*Exercise objective*
Repeat each line exactly, leaving nothing out.

*Given information*

☆ ☆ ☆ ☆ ☆

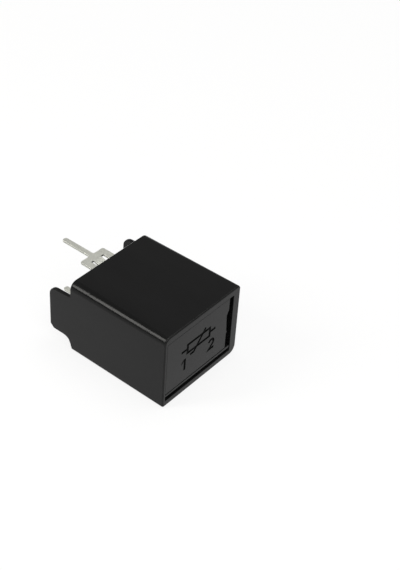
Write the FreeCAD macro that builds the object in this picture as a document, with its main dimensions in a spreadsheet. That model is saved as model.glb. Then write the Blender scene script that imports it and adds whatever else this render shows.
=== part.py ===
import FreeCAD, Part
import math
import os
import Sketcher

# PTC thermistor in a two-pin moulded case, lying on its lower broad side.
# Design frame, in millimetres: the marked end lies in the plane Y = 0, the pins point
# along +Y, X runs across the width and Z up through the thickness from the lower broad side.
# Each body is then moved along Y, so that the row's origin is the middle of its footprint.

SIZES = [
    # Case
    ("side_wall", 1.5, "wall on the two narrow sides"),
    ("broad_wall", 1.5, "wall on the two broad sides"),
    ("end_wall", 1.3, "wall that the terminals pass through"),
    ("cavity_round", 0.6, "inner corners of the cavity"),
    ("mouth_round_left_top", 1.0, "long edge radius at the marked end"),
    ("mouth_round_right_top", 0.65, "long edge radius at the marked end"),
    ("mouth_round_right_low", 1.4, "long edge radius at the marked end"),
    ("mouth_round_left_low", 0.4, "long edge radius at the marked end"),
    ("rear_round_left_top", 1.35, "long edge radius at the pin end"),
    ("rear_round_right_top", 1.2, "long edge radius at the pin end"),
    ("rear_round_right_low", 0.5, "long edge radius at the pin end"),
    ("rear_round_left_low", 0.5, "long edge radius at the pin end"),
    ("end_bevel", 0.15, "bevel round the marked end and the pin end"),
    # Stand-off tabs
    ("standoff_height", 4.3, "from the pin end to the board, for the tabs"),
    ("tab_wall", 0.7, "thickness of a tab"),
    ("tab_top_drop", 2.6, "upper edge of a tab below the upper broad side, at its root"),
    ("tab_top_fall", 0.35, "fall of that edge towards the end of the tab"),
    ("tab_low_rise", 2.2, "lower edge of a tab above the lower broad side"),
    ("tab_nose_round", 1.5, "upper outer corner of a tab"),
    ("tab_low_cut", 0.7, "bevel at the lower outer corner of a tab"),
    ("tab_root_round", 1.5, "hollow where the lower edge runs into the pin end"),
    ("tab_foot", 0.3, "foot of that hollow above the lower broad side"),
    # Mouth rim and end lid
    ("rim_left", 0.5, "rim of the mouth beside the lid"),
    ("rim_right", 1.5, "rim of the mouth beyond the open gap"),
    ("rim_top", 1.15, "rim of the mouth above the lid"),
    ("rim_low", 1.05, "rim of the mouth below the open gap"),
    ("lid_plate", 1.3, "thickness of the lid and depth of its seat"),
    ("lid_gap_side", 0.97, "open gap between the lid and the right rim"),
    ("lid_field_rise", 2.4, "lower edge of the marked field above the broad side"),
    ("lip_step", 0.08, "set-back of the lower lip behind the marked field"),
    ("lip_groove", 0.25, "width of the groove between the marked field and the lip"),
    ("lip_groove_depth", 0.4, "depth of that groove"),
    ("lip_gap_left", 0.67, "open gap below the lip, left end"),
    ("lip_gap_right", 0.6, "open gap below the lip, right end"),
    ("lip_end_gap", 0.12, "gap between the lip and the right rim"),
    ("latch_low", 5.6, "height of the nib in the lid's right edge"),
    ("latch_high", 8.9, "height of the deepest place of the latch notch"),
    ("latch_cut", 0.45, "greatest depth of the latch notch"),
    ("latch_back", 0.28, "set-back of the lid's edge below the notch"),
    ("latch_nib", 0.18, "height of the nib under the notch"),
    ("stop_width", 5.0, "width of the blocks that locate the disc along Y"),
    ("stop_height", 3.6, "height of the blocks that locate the disc along Y"),
    ("stop_gap", 0.15, "clearance between a block and the disc's rim"),
    # Thermistor disc and the room round it, which set the size of the case
    ("disc_diameter", 13.6, "diameter of the ceramic disc"),
    ("disc_height", 2.6, "thickness of the ceramic disc"),
    ("disc_edge", 0.25, "bevel at the rim of the disc"),
    ("disc_side_gap", 0.2, "clearance between the disc's rim and the side walls"),
    ("rear_stop_depth", 1.3, "depth of the block between the disc and the end wall"),
    ("front_stop_depth", 0.7, "depth of the block between the disc and the lid"),
    # Terminals
    ("strip", 0.35, "thickness of the terminal strip"),
    ("strip_gap", 0.03, "clearance round the strip in its slot"),
    ("plate_width", 5.0, "width of the strip from the slot to the shoulders"),
    ("shoulder_reach", 3.65, "from the pin end to the shoulders"),
    ("shoulder_round", 0.3, "outer corners of the shoulders"),
    ("pin_width", 0.9, "width of a pin"),
    ("pin_reach", 9.5, "from the pin end to the tip of a pin"),
    ("pin_nose", 0.36, "rounding of the tip of a pin"),
    ("pin_root_round", 0.3, "inner corner between pin and shoulder"),
    ("stop_ear_width", 8.0, "width of the ears that bear on the end wall"),
    ("stop_ear_length", 2.4, "length of the ears"),
    ("spring_width", 6.4, "width of the contact spring"),
    ("finger_slit", 1.2, "slit between the two contact fingers"),
    ("spring_height", 3.7, "from the underside of the strip to the contact land"),
    ("fold_radius", 0.75, "mean radius of the fold at the inner end"),
    ("fold_rise", 2.0, "rise of the strip over the fold"),
    ("fold_inset", 0.5, "clearance between the fold and the lid"),
    ("contact_length", 2.2, "length of the flat contact land"),
    ("contact_gap", 0.02, "clearance between the land and the disc"),
    ("spring_bend", 1.2, "bend radius beside the contact land"),
    ("finger_drop", 0.9, "drop of the free end away from the disc"),
    ("finger_run", 4.2, "run of the free end beyond the contact land"),
    ("tongue_width", 1.6, "width of the latch tongue"),
    ("tongue_slot", 0.5, "slot on each side of the latch tongue"),
    ("tongue_root", 2.45, "root of the tongue, from the pin end"),
    ("tongue_rise", 0.7, "set of the tongue's free end"),
    ("tongue_gap", 0.2, "clearance between the tongue and the pin end"),
]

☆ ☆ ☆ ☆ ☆

*Written reply*
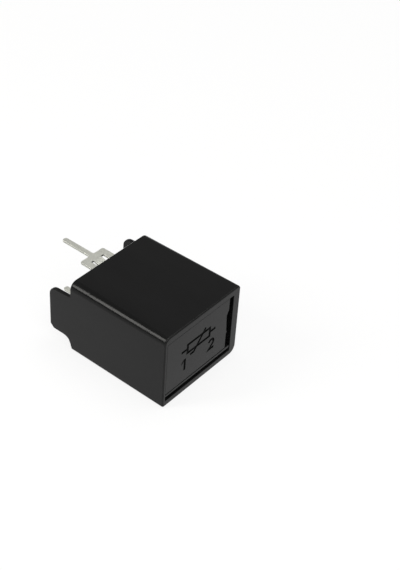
Write the FreeCAD macro that builds the object in this picture as a document, with its main dimensions in a spreadsheet. That model is saved as model.glb. Then write the Blender scene script that imports it and adds whatever else this render shows.
=== part.py ===
import FreeCAD, Part
import math
import os
import Sketcher

# PTC thermistor in a two-pin moulded case, lying on its lower broad side.
# Design frame, in millimetres: the marked end lies in the plane Y = 0, the pins point
# along +Y, X runs across the width and Z up through the thickness from the lower broad side.
# Each body is then moved along Y, so that the row's origin is the middle of its footprint.

SIZES = [
    # Case
    ("side_wall", 1.5, "wall on the two narrow sides"),
    ("broad_wall", 1.5, "wall on the two broad sides"),
    ("end_wall", 1.3, "wall that the terminals pass through"),
    ("cavity_round", 0.6, "inner corners of the cavity"),
    ("mouth_round_left_top", 1.0, "long edge radius at the marked end"),
    ("mouth_round_right_top", 0.65, "long edge radius at the marked end"),
    ("mouth_round_right_low", 1.4, "long edge radius at the marked end"),
    ("mouth_round_left_low", 0.4, "long edge radius at the marked end"),
    ("rear_round_left_top", 1.35, "long edge radius at the pin end"),
    ("rear_round_right_top", 1.2, "long edge radius at the pin end"),
    ("rear_round_right_low", 0.5, "long edge radius at the pin end"),
    ("rear_round_left_low", 0.5, "long edge radius at the pin end"),
    ("end_bevel", 0.15, "bevel round the marked end and the pin end"),
    # Stand-off tabs
    ("standoff_height", 4.3, "from the pin end to the board, for the tabs"),
    ("tab_wall", 0.7, "thickness of a tab"),
    ("tab_top_drop", 2.6, "upper edge of a tab below the upper broad side, at its root"),
    ("tab_top_fall", 0.35, "fall of that edge towards the end of the tab"),
    ("tab_low_rise", 2.2, "lower edge of a tab above the lower broad side"),
    ("tab_nose_round", 1.5, "upper outer corner of a tab"),
    ("tab_low_cut", 0.7, "bevel at the lower outer corner of a tab"),
    ("tab_root_round", 1.5, "hollow where the lower edge runs into the pin end"),
    ("tab_foot", 0.3, "foot of that hollow above the lower broad side"),
    # Mouth rim and end lid
    ("rim_left", 0.5, "rim of the mouth beside the lid"),
    ("rim_right", 1.5, "rim of the mouth beyond the open gap"),
    ("rim_top", 1.15, "rim of the mouth above the lid"),
    ("rim_low", 1.05, "rim of the mouth below the open gap"),
    ("lid_plate", 1.3, "thickness of the lid and depth of its seat"),
    ("lid_gap_side", 0.97, "open gap between the lid and the right rim"),
    ("lid_field_rise", 2.4, "lower edge of the marked field above the broad side"),
    ("lip_step", 0.08, "set-back of the lower lip behind the marked field"),
    ("lip_groove", 0.25, "width of the groove between the marked field and the lip"),
    ("lip_groove_depth", 0.4, "depth of that groove"),
    ("lip_gap_left", 0.67, "open gap below the lip, left end"),
    ("lip_gap_right", 0.6, "open gap below the lip, right end"),
    ("lip_end_gap", 0.12, "gap between the lip and the right rim"),
    ("latch_low", 5.6, "height of the nib in the lid's right edge"),
    ("latch_high", 8.9, "height of the deepest place of the latch notch"),
    ("latch_cut", 0.45, "greatest depth of the latch notch"),
    ("latch_back", 0.28, "set-back of the lid's edge below the notch"),
    ("latch_nib", 0.18, "height of the nib under the notch"),
    ("stop_width", 5.0, "width of the blocks that locate the disc along Y"),
    ("stop_height", 3.6, "height of the blocks that locate the disc along Y"),
    ("stop_gap", 0.15, "clearance between a block and the disc's rim"),
    # Thermistor disc and the room round it, which set the size of the case
    ("disc_diameter", 13.6, "diameter of the ceramic disc"),
    ("disc_height", 2.6, "thickness of the ceramic disc"),
    ("disc_edge", 0.25, "bevel at the rim of the disc"),
    ("disc_side_gap", 0.2, "clearance between the disc's rim and the side walls"),
    ("rear_stop_depth", 1.3, "depth of the block between the disc and the end wall"),
    ("front_stop_depth", 0.7, "depth of the block between the disc and the lid"),
    # Terminals
    ("strip", 0.35, "thickness of the terminal strip"),
    ("strip_gap", 0.03, "clearance round the strip in its slot"),
    ("plate_width", 5.0, "width of the strip from the slot to the shoulders"),
    ("shoulder_reach", 3.65, "from the pin end to the shoulders"),
    ("shoulder_round", 0.3, "outer corners of the shoulders"),
    ("pin_width", 0.9, "width of a pin"),
    ("pin_reach", 9.5, "from the pin end to the tip of a pin"),
    ("pin_nose", 0.36, "rounding of the tip of a pin"),
    ("pin_root_round", 0.3, "inner corner between pin and shoulder"),
    ("stop_ear_width", 8.0, "width of the ears that bear on the end wall"),
    ("stop_ear_length", 2.4, "length of the ears"),
    ("spring_width", 6.4, "width of the contact spring"),
    ("finger_slit", 1.2, "slit between the two contact fingers"),
    ("spring_height", 3.7, "from the underside of the strip to the contact land"),
    ("fold_radius", 0.75, "mean radius of the fold at the inner end"),
    ("fold_rise", 2.0, "rise of the strip over the fold"),
    ("fold_inset", 0.5, "clearance between the fold and the lid"),
    ("contact_length", 2.2, "length of the flat contact land"),
    ("contact_gap", 0.02, "clearance between the land and the disc"),
    ("spring_bend", 1.2, "bend radius beside the contact land"),
    ("finger_drop", 0.9, "drop of the free end away from the disc"),
    ("finger_run", 4.2, "run of the free end beyond the contact land"),
    ("tongue_width", 1.6, "width of the latch tongue"),
    ("tongue_slot", 0.5, "slot on each side of the latch tongue"),
    ("tongue_root", 2.45, "root of the tongue, from the pin end"),
    ("tongue_rise", 0.7, "set of the tongue's free end"),
    ("tongue_gap", 0.2, "clearance between the tongue and the pin end"),
]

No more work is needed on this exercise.